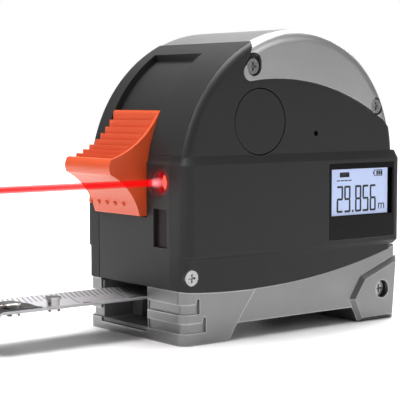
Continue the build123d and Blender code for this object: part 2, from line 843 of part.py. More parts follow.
def thumb_point(angle):
    """Point on the hollow thumb face of the slider, by angle about the centre of its curve."""
    turn = radians(angle)
    return (thumb_x + thumb_radius * cos(turn), thumb_z + thumb_radius * sin(turn))


with BuildPart() as brake_button:
    slider_top = dome_point(dome_front_radius - slider_back, slider_top_angle)
    with BuildSketch(at_y(tape_y + slider_half)):
        with BuildLine():
            Line((slider_back, slider_low_z), (slider_back, dome_front_z))
            ThreePointArc(
                (slider_back, dome_front_z),
                dome_point(dome_front_radius - slider_back, slider_top_angle / 2),
                slider_top,
            )
            Line(slider_top, thumb_point(thumb_top_angle))
            ThreePointArc(
                thumb_point(thumb_top_angle),
                thumb_point((thumb_top_angle + thumb_low_angle) / 2),
                thumb_point(thumb_low_angle),
            )
            ThreePointArc(thumb_point(thumb_low_angle), (-11.3, 44.0), (-10.8, 42.1))
            ThreePointArc((-10.8, 42.1), (-5.4, 38.0), (-2.1, 31.6))
            Line((-2.1, 31.6), (-1.9, slider_low_z))
            Line((-1.9, slider_low_z), (slider_back, slider_low_z))
        make_face()
    extrude(amount=2 * slider_half)
    # stair of grip steps down the hollow thumb face, with a smooth rim on the display side
    with BuildSketch(at_y(tape_y + slider_half + 0.1)):
        for step in range(grip_steps):
            tip = thumb_point(thumb_top_angle - grip_angle * (step + 0.3))
            next_tip = thumb_point(thumb_top_angle - grip_angle * (step + 1.3))
            with BuildLine():
                Polyline(tip, (tip[0] - 0.15, next_tip[1] - 0.25), next_tip, close=True)
            make_face()
    extrude(amount=2 * slider_half - grip_rim + 0.1, mode=Mode.SUBTRACT)
    # stem through the track's floor
    with BuildSketch(at_y(tape_y + stem_half)):
        add(case_profile(slider_back - 0.2))
        add(case_profile(dome_front_radius - arm_outer - 0.1, -6), mode=Mode.SUBTRACT)
        add(slot_sector(stem_top_angle, stem_low_z), mode=Mode.INTERSECT)
    extrude(amount=2 * stem_half)
brake_button.part.label = "brake_button"
export_step(brake_button.part, "parts/brake_button.step")

arm_low_z = 13.5
arm_middle = (arm_outer + arm_inner) / 2
pad_x = crown_x - sqrt(arm_middle**2 - (dome_front_z - arm_low_z) ** 2)
pad_low_z = 10.9
with BuildPart() as brake_arm:
    with BuildSketch(at_y(tape_y + 5.4)):
        with Locations((crown_x, dome_front_z)):
            Circle(arm_outer)
            Circle(arm_inner, mode=Mode.SUBTRACT)
        add(slot_sector(20.0, arm_low_z), mode=Mode.INTERSECT)
    extrude(amount=10.8)
brake_arm.part.label = "brake_arm"
export_step(brake_arm.part, "parts/brake_arm.step")

with BuildPart() as brake_pad:
    with Locations((pad_x, tape_y, arm_low_z - 0.05 - 0.5)):
        Box(3.4, 17.0, 1.0)
    for side in (-1, 1):
        with Locations((pad_x, tape_y + side * 6.0, (pad_low_z + arm_low_z - 1.0) / 2)):
            Box(2.4, 5.0, arm_low_z - 1.0 - pad_low_z)
brake_pad.part.label = "brake_pad"
export_step(brake_pad.part, "parts/brake_pad.step")

# ---- round measuring key with its rim and plunger ----
plunger_y = board_y - 4.6
with BuildPart() as measure_key:
    with BuildSketch(at_y(-panel_y + side_wall + 0.3)):
        with Locations((key_x, key_z)):
            Circle(key_hole_radius - key_gap)
    extrude(amount=side_wall + 0.35)
    fillet(measure_key.faces().sort_by(Axis.Y)[0].edges(), 0.25)
    with BuildSketch(at_y(-panel_y + side_wall + 1.0)):
        with Locations((key_x, key_z)):
            Circle(key_hole_radius + 0.6)
    extrude(amount=0.7)
    with BuildSketch(at_y(plunger_y)):
        with Locations((key_x, key_z)):
            Circle(1.5)
    extrude(amount=plunger_y + panel_y - side_wall - 0.6)
measure_key.part.label = "measure_key"
export_step(measure_key.part, "parts/measure_key.step")

# ---- display: dark glossy window, glass panel, light box ----
with BuildPart() as display_window:
    with BuildSketch(at_y(-belt_y + 1.05)):
        with Locations((window_x, window_z)):
            Rectangle(window_long, window_high)
    extrude(amount=1.0)
display_window.part.label = "display_window"
export_step(display_window.part, "parts/display_window.step")

with BuildPart() as display_panel:
    with BuildSketch(at_y(-panel_y + 1.7)):
        with Locations((display_x, display_z)):
            Rectangle(display_long, display_high)
    extrude(amount=1.6)
display_panel.part.label = "display_panel"
export_step(display_panel.part, "parts/display_panel.step")

with BuildPart() as light_box:
    with BuildSketch(at_y(board_y - 0.05)):
        with Locations((display_x - 0.4, display_z)):
            Rectangle(display_long - 1.6, display_high - 0.8)
    extrude(amount=panel_y - 1.8 + board_y - 0.05)
light_box.part.label = "light_box"
export_step(light_box.part, "parts/light_box.step")

# ---- circuit board and what it carries ----
board_low_x = 19.0
board_high_x = case_length - 5.6
with BuildPart() as main_board:
    with BuildSketch(at_y(board_y + board_thick)):
        with Locations(((board_low_x + board_high_x) / 2, 31.0)):
            Rectangle(board_high_x - board_low_x, 30.0)
        with Locations((38.0, 52.8)):
            Rectangle(38.0, 14.0)
        with Locations(*post_places):
            Circle(0.8, mode=Mode.SUBTRACT)
    extrude(amount=board_thick)
main_board.part.label = "main_board"
export_step(main_board.part, "parts/main_board.step")

with BuildPart() as board_screws:
    for place in post_places:
        with BuildSketch(at_y(board_y - 0.05)):
            with Locations(place):
                Circle(1.5)
        extrude(amount=0.9)
        with BuildSketch(at_y(board_y + 3.6)):
            with Locations(place):
                Circle(0.7)
        extrude(amount=3.7)
        with BuildSketch(at_y(board_y - 0.5)):
            with Locations(place):
                Rectangle(1.8, 0.4)
                Rectangle(0.4, 1.8)
        extrude(amount=1, mode=Mode.SUBTRACT)
board_screws.part.label = "board_screws"
export_step(board_screws.part, "parts/board_screws.step")

with BuildPart() as board_chips:
    for chip_x, chip_z, chip_side in ((30.0, 28.0, 8.0), (46.0, 42.0, 6.0), (56.0, 26.0, 5.0)):
        with Locations((chip_x, board_y + board_thick + 0.65, chip_z)):
            Box(chip_side, 1.2, chip_side)
board_chips.part.label = "board_chips"
export_step(board_chips.part, "parts/board_chips.step")

cell_face_y = panel_y - side_wall - 0.8
with BuildPart() as battery_cell:
    with Locations((33.0, (board_y - 0.1 - cell_face_y) / 2, 33.2)):
        Box(24.0, cell_face_y + board_y - 0.1, 17.4)
    fillet(battery_cell.edges().filter_by(Axis.X), 1.2)
battery_cell.part.label = "battery_cell"
export_step(battery_cell.part, "parts/battery_cell.step")

with BuildPart() as buzzer:
    with BuildSketch(at_y(board_y - 0.05)):
        with Locations((sound_x, sound_z)):
            Circle(4.5)
    extrude(amount=panel_y - side_wall - 0.5 + board_y)
    with BuildSketch(at_y(board_y - 3.0)):
        with Locations((sound_x, sound_z)):
            Circle(0.9)
    extrude(amount=5, mode=Mode.SUBTRACT)
buzzer.part.label = "buzzer"
export_step(buzzer.part, "parts/buzzer.step")

with BuildPart() as key_switch:
    with Locations((key_x, board_y - 0.05 - 1.65, key_z)):
        Box(6.0, 3.3, 6.0)
    with BuildSketch(at_y(board_y - 3.3)):
        with Locations((key_x, key_z)):
            Circle(1.6)
    extrude(amount=0.6)
key_switch.part.label = "key_switch"
export_step(key_switch.part, "parts/key_switch.step")

with BuildPart() as charge_socket:
    with Locations((case_length - 6.7, board_y - 0.1 - 1.35, socket_z)):
        Box(7.8, 2.7, 7.2)
    with Locations((case_length - 4.7, board_y - 0.1 - 1.35, socket_z)):
        Box(6.0, 1.9, 6.4, mode=Mode.SUBTRACT)
charge_socket.part.label = "charge_socket"
export_step(charge_socket.part, "parts/charge_socket.step")

# ---- optics: holder, laser barrel and lens, receiver ----
barrel_radius = 2.9
holder_low_y = laser_y - 4.2
holder_high_y = tape_y - track_half - 1.1
with BuildPart() as optics_holder:
    with Locations((9.45, (holder_low_y + holder_high_y) / 2, 33.5)):
        Box(13.1, holder_high_y - holder_low_y, 21.8)
    with BuildSketch(Plane.YZ):
        with Locations((laser_y, laser_z)):
            Circle(barrel_radius + 0.05)
        with Locations((receiver_y, receiver_z)):
            Rectangle(5.4, 9.4)
    extrude(amount=30, mode=Mode.SUBTRACT)
optics_holder.part.label = "optics_holder"
export_step(optics_holder.part, "parts/optics_holder.step")

with BuildPart() as laser_barrel:
    with BuildSketch(Plane.YZ.offset(2.6)):
        with Locations((laser_y, laser_z)):
            Circle(barrel_radius)
    extrude(amount=15.9)
    with BuildSketch(Plane.YZ.offset(2.6)):
        with Locations((laser_y, laser_z)):
            Circle(2.25)
    extrude(amount=3.4, mode=Mode.SUBTRACT)
laser_barrel.part.label = "laser_barrel"
export_step(laser_barrel.part, "parts/laser_barrel.step")

with BuildPart() as laser_lens:
    with BuildSketch(Plane.YZ.offset(3.3)):
        with Locations((laser_y, laser_z)):
            Circle(2.2)
    extrude(amount=1.2)
    fillet(laser_lens.faces().sort_by(Axis.X)[0].edges(), 0.7)
laser_lens.part.label = "laser_lens"
export_step(laser_lens.part, "parts/laser_lens.step")

with BuildPart() as receiver_window:
    with Locations((1.2, receiver_y, receiver_z)):
        Box(0.6, 5.4, 9.5)
receiver_window.part.label = "receiver_window"
export_step(receiver_window.part, "parts/receiver_window.step")

with BuildPart() as receiver_lens:
    with Locations((5.2, receiver_y, receiver_z)):
        Box(2.4, 5.2, 9.2)
    chamfer(receiver_lens.faces().sort_by(Axis.X)[0].edges(), 0.8)
receiver_lens.part.label = "receiver_lens"
export_step(receiver_lens.part, "parts/receiver_lens.step")

with BuildPart() as receiver_board:
    with Locations((16.65, laser_y - 0.5, receiver_z)):
        Box(1.2, 6.8, 11.6)
    with BuildSketch(Plane.YZ.offset(13.9)):
        with Locations((receiver_y, receiver_z)):
            Circle(2.0)
    extrude(amount=2.2)
receiver_board.part.label = "receiver_board"
export_step(receiver_board.part, "parts/receiver_board.step")
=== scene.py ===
# %% [markdown]
# # A laser distance meter with a pull-out tape
# The body of the meter is already built as solid pieces. This lesson dresses it: paint,
# moulded grain, steel, a lit display, the print on the blade, and a small photo studio.
# The first step opens the solid pieces and keeps their overall size.

import math

import bmesh
import bpy
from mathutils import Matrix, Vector


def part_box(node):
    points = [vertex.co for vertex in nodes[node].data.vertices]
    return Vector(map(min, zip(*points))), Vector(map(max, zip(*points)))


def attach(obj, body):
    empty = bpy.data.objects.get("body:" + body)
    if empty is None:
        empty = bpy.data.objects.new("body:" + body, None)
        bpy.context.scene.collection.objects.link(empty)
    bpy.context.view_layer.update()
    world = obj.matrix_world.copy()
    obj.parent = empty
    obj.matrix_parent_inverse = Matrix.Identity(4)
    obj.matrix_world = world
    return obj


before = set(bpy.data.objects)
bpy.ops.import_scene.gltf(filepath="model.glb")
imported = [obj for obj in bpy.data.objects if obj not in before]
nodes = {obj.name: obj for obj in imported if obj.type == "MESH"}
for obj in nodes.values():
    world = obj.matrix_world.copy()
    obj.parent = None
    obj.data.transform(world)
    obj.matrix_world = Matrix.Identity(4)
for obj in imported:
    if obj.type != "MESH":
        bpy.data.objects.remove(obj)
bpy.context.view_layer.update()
mm = 0.001

# %% [markdown]
# ## Working by hand, from code
# Each modelled detail starts as one object that we edit. These small helpers do what a
# person does with the mouse: clear the selection, take one object, enter edit mode, pick
# some faces by where they are. `settle` applies the placement at the end, so every finished
# object sits at the origin, unturned and unscaled.


# %% helpers for modelling
def take(thing):
    """Make one object the only selected and active one."""
    bpy.ops.object.select_all(action="DESELECT")
    thing.select_set(True)
    bpy.context.view_layer.objects.active = thing
    return thing


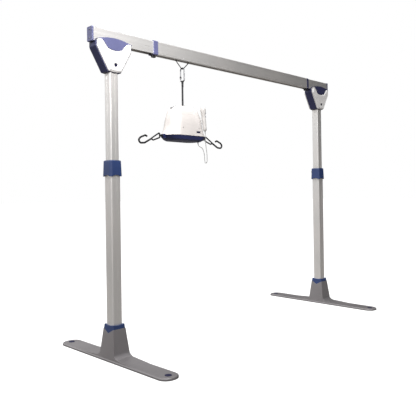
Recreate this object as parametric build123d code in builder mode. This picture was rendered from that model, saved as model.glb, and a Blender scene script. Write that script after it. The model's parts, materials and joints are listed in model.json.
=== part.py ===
from build123d import *

# Free-standing two-post overhead patient lift.
#
# Two floor feet carry telescopic posts. Y-shaped heads on the posts hold a telescopic
# rail, and a trolley in the rail carries a strap hoist with two sling hooks and a handset.
# Origin: middle of the span, on the floor. +X runs along the rail, -Y is the front.

import os
from math import cos, pi, radians, sin, tan

# ---- Driving dimensions (mm) -------------------------------------------------------
SPAN = 2540.0              # between the two post axes
RAIL_TOP = 2250.0
CLEARANCE = 0.3            # sliding gap per side
FIT = 0.05                 # gap round a pressed pin

FOOT_LENGTH = 1220.0
FOOT_WIDTH = 147.0
FOOT_EDGE = 16.0           # thickness of the foot's flat plate
FOOT_CROWN = 30.0          # height of the foot beside the tower
RIM_RADIUS = 9.0
PLUG_RADIUS = 23.0
FOOT_RAMP = 300.0          # where the rise towards the tower starts, from the post axis
FOOT_RIM = 14.0            # width of the rim the foot rests on
FOOT_CAVITY = 7.0
TOWER_TOP = 250.0
TOWER_TOP_X = 95.0
TOWER_TOP_Y = 105.0
TOWER_BASE_Y = 174.0
CHEVRON_LOW = 186.0        # lowest point of the blue collar's edge
CHEVRON_HIGH = 215.0
PLUG_Y = 553.0

LOWER_TUBE = 78.0
UPPER_TUBE = 68.0
TUBE_WALL = 3.0
TUBE_RADIUS = 9.0
LOWER_TUBE_BOTTOM = 60.0
LOWER_TUBE_TOP = 1300.0
UPPER_TUBE_BOTTOM = 930.0
UPPER_TUBE_TOP = 2090.0
COLLAR_BOTTOM = 1252.0
COLLAR_TOP = 1361.0
HEIGHT_PIN_Z = 1328.0

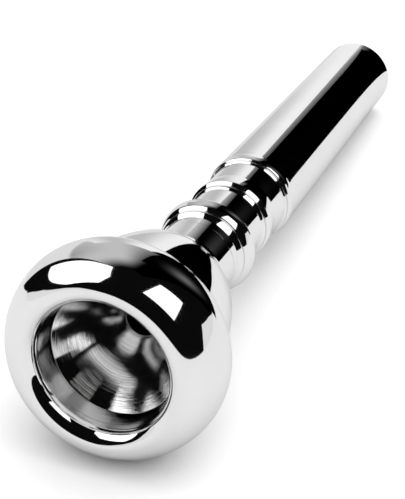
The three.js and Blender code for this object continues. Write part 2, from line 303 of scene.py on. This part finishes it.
def turned(name, profile, at, thread=None):
    """A lathe-turned mesh. Each vertex keeps its place on the bar (for the tool marks), and how
    much it shows of the lathe, of a thread cutter and of a recess that polish misses."""
    points, finishes = profile.sampled()
    radius, station = points[:, 0], points[:, 1]
    steps = np.linalg.norm(np.diff(points, axis=0, append=points[:1]), axis=1)
    travelled = np.concatenate([[0.0], np.cumsum(steps)[:-1]])
    angle = np.arange(AROUND) * 2 * math.pi / AROUND
    a, s = np.meshgrid(angle, station)
    r = np.repeat(radius[:, None], AROUND, axis=1)
    for height, chosen in thread or []:
        rows = chosen(radius, station, finishes)
        r[rows] += height(a[rows], s[rows])
    place = (
        FACE
        + ((at + s) * MM)[..., None] * ALONG
        + (r * np.sin(a) * MM)[..., None] * SIDE
        + (r * np.cos(a) * MM)[..., None] * UP
    )
    rows, cols = r.shape
    i, j = np.meshgrid(np.arange(rows), np.arange(cols), indexing="ij")
    i2, j2 = (i + 1) % rows, (j + 1) % cols
    corner = [i * cols + j, i * cols + j2, i2 * cols + j2, i2 * cols + j]
    faces = np.stack(corner, axis=-1).reshape(-1, 4)
    if signed_area(points) < 0:
        faces = faces[:, ::-1]
    mesh = bpy.data.meshes.new(name)
    mesh.from_pydata(place.reshape(-1, 3).tolist(), [], faces.tolist())
    mesh.shade_smooth()
    v = np.repeat(travelled[:, None], cols, axis=1)
    bar = np.stack([np.sin(a) * r, np.cos(a) * r, v], axis=-1).reshape(-1, 3)
    keep(mesh, "bar", "FLOAT_VECTOR", bar)
    # The recess and lathe shares also set where the plate's colour gets painted shade.
    for label, finish in (("lathe", TURNED), ("cutter", THREADED), ("recess", RECESS)):
        share = softened((finishes == finish).astype(float))
        keep(mesh, label, "FLOAT", np.repeat(share[:, None], cols, axis=1))
    unwrap(mesh, rows, cols, travelled, steps, radius)
    obj = bpy.data.objects.new(name, mesh)
    bpy.context.scene.collection.objects.link(obj)
    return obj


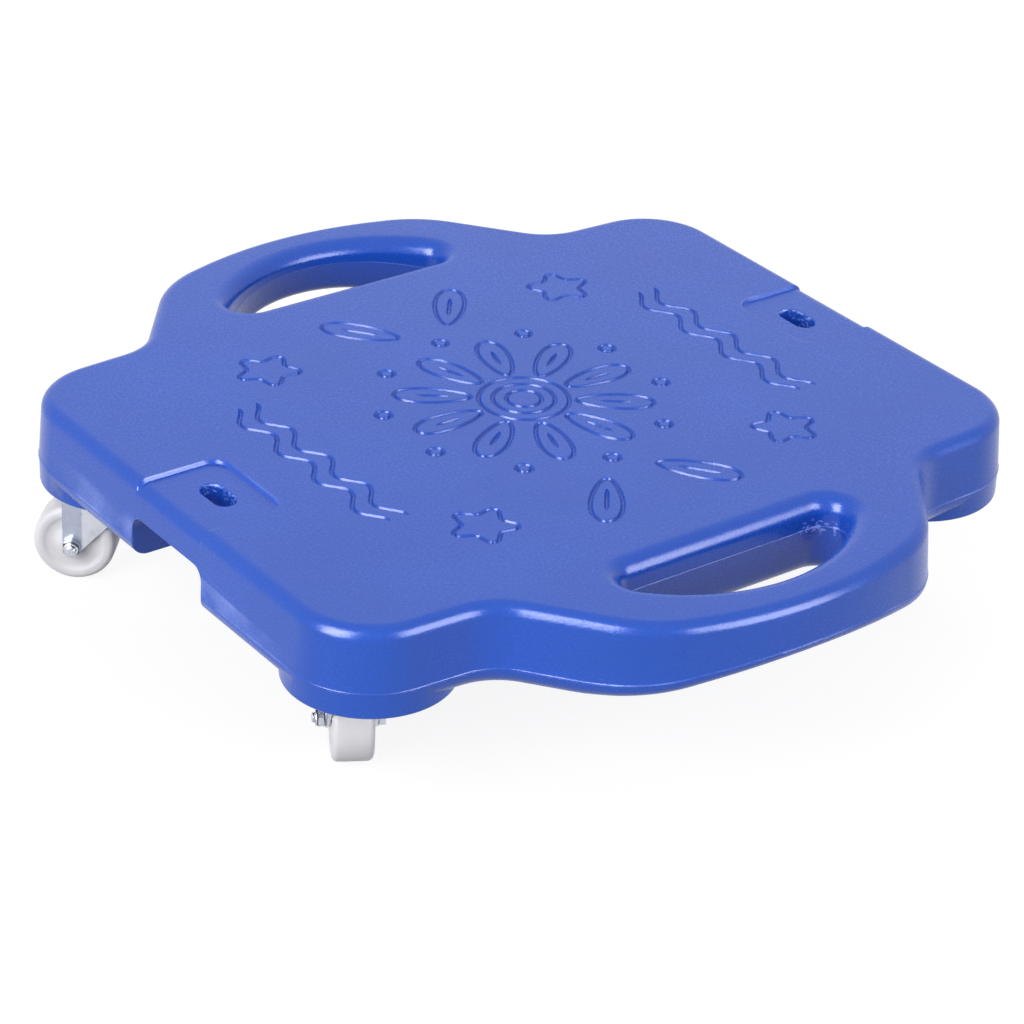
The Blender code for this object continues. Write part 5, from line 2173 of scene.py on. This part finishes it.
def main() -> None:
    """Build and dress the board, then the studio round it."""
    logging.basicConfig(level=logging.INFO, format="%(message)s")
    joints = {joint["name"]: joint for joint in frame["joints"]}
    corners = [name.removesuffix("_swivel") for name in joints if name.endswith("_swivel")]
    wardrobe = Wardrobe(Palette(), Effects())
    kingpins = [tuple(joints[f"{corner}_swivel"]["pos_m"][:2]) for corner in corners]
    Deck().build(kingpins, wardrobe)
    caster = Caster()
    caster.build(wardrobe)
    for corner in corners:
        caster.stand_at(corner, joints)
    caster.clear_patterns()
    Studio().build()


if __name__ == "__main__":
    main()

•••••

Extract all lines of the records above that include "objects".

    empty = bpy.data.objects.get("body:" + body)
        empty = bpy.data.objects.new("body:" + body, None)
        bpy.context.scene.collection.objects.link(empty)
before = set(bpy.data.objects)
imported = [obj for obj in bpy.data.objects if obj not in before]
        bpy.data.objects.remove(obj)
    bpy.context.view_layer.objects.active = thing
    obj = bpy.data.objects.new(name, mesh)
    bpy.context.scene.collection.objects.link(obj)